2. I am in awe at the magic of some of these artists. Ashutosh Rana who won Filmfares for his mad and violently diabolical character in Dushman 20 years ago, today breezes through his role as a constable with a paunch. Ranveer Singh plays Alauddin Khilji with the same conviction he plays Bhalerao Sangram and he kills it. You love him and root for him all through. Ashwini Kalsekar as the judge is so weird, you almost worry that if you land up in court, such judges will decide your fate; but you want her to take Simmba’s side. She’s surprisingly believable.
3. Hats off and whistles galore for the Ajay Devgan special appearance. Pointless, but what a mood lift after a second half which unravels slowly and endlessly like Draupadi’s saree.
4. Rohit Shetty has become quite inspired by Marvel. The next movie’s teaser is launched at the end of this one. And there’s more khaki vardis and Scorpios to come, clearly. But, I will be there on the opening weekend with my popcorn and maybe by then I’ll learn to whistle too.
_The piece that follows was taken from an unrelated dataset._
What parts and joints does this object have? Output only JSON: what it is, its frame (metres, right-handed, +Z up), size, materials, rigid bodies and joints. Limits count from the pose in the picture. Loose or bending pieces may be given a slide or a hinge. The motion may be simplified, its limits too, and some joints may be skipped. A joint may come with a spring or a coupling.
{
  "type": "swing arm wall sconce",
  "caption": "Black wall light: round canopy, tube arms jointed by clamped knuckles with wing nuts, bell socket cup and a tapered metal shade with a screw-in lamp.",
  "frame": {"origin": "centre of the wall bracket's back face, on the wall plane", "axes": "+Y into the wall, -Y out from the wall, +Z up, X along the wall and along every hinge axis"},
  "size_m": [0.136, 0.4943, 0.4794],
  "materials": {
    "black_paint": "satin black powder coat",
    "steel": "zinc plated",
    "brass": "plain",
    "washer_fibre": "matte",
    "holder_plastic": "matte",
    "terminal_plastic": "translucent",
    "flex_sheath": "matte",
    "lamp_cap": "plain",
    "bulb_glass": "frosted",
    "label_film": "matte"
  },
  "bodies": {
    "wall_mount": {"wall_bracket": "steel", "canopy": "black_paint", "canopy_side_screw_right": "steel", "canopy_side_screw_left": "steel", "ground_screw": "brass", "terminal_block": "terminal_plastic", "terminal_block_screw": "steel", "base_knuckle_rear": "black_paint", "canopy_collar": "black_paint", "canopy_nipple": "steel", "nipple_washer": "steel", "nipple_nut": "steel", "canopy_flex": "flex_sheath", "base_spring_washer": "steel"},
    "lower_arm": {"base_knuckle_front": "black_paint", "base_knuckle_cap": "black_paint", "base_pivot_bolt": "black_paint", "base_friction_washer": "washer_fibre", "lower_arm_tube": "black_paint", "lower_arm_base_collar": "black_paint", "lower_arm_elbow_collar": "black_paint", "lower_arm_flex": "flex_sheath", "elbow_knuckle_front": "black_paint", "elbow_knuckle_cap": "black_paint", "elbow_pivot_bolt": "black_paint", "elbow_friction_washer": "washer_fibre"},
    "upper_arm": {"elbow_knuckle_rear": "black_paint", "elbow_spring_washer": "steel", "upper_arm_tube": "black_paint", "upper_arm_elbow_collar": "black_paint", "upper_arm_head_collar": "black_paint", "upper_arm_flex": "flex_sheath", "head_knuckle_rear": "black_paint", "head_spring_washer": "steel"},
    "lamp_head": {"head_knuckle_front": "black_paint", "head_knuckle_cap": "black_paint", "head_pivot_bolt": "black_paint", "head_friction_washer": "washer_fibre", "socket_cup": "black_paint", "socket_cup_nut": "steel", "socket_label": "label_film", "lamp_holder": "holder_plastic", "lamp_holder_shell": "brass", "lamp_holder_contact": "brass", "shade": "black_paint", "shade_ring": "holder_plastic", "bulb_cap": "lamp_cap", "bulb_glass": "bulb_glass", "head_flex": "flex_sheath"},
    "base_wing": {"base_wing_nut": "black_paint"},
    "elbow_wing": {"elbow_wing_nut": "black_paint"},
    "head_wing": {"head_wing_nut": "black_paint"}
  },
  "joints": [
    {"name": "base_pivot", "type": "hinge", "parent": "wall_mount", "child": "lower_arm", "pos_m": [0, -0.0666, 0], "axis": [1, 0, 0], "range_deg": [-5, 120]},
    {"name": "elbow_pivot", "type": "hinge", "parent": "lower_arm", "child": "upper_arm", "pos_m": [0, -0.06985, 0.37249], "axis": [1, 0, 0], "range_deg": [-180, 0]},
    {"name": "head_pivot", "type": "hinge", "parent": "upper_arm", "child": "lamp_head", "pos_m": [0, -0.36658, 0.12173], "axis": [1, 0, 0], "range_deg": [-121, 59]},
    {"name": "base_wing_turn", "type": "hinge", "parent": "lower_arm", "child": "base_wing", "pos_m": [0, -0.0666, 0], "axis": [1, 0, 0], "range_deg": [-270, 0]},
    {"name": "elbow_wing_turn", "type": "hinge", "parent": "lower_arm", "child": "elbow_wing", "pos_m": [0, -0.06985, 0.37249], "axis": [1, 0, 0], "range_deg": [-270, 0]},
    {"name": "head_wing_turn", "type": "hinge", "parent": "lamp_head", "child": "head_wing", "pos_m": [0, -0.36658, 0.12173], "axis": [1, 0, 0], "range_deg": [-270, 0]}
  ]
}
5. Sonu Sood’s waistline is perhaps why he got bumped off Manikarnika. No woman, however feminist or even deranged like Kangana can have the hero with a smaller waist than herself. He’s however incredibly fit and so incredibly similar to EVERY movie he’s done in the last 5 years. And can we please give him some shirts, he doesn’t have to be looking like a Lux Cozi model in every shot.
6. The movie is ridiculously long. At 2h 45m running time, its 45m too long
7. In the second half, Sara Ali Khan is more blink & miss than Sonam Kapoor in that Coldplay video. In the first half, she gets to wear nice clothes, romance Ranveer and dance in Switzerland. Forget Taimur, people. Sara is the one who has really lucked out!
8. Simmba adopts more Mothers and sisters in these 165 minutes than I have adopted girl-friends in my whole life. Why is there this force-fitted Hum Saath Saath Hai vibe to this?
9. We have to stop milking the Nirbhaya case. It cannot be the only way to remind people how heinous rape is, or drive home a point. Candle light vigils, court references, really; lets’ stop!
10. Bollywood, This is the kind of movie you want to produce and we want to watch, unless you’re making something mind blowingly awesome like Andhadhun. You make rubbish like Thugs and we’re going to kill it. Take notes already, Aditya Chopra! Karan Johar is going to afford a lot more Balenciaga and Gucci through the money he will mint from Simmba!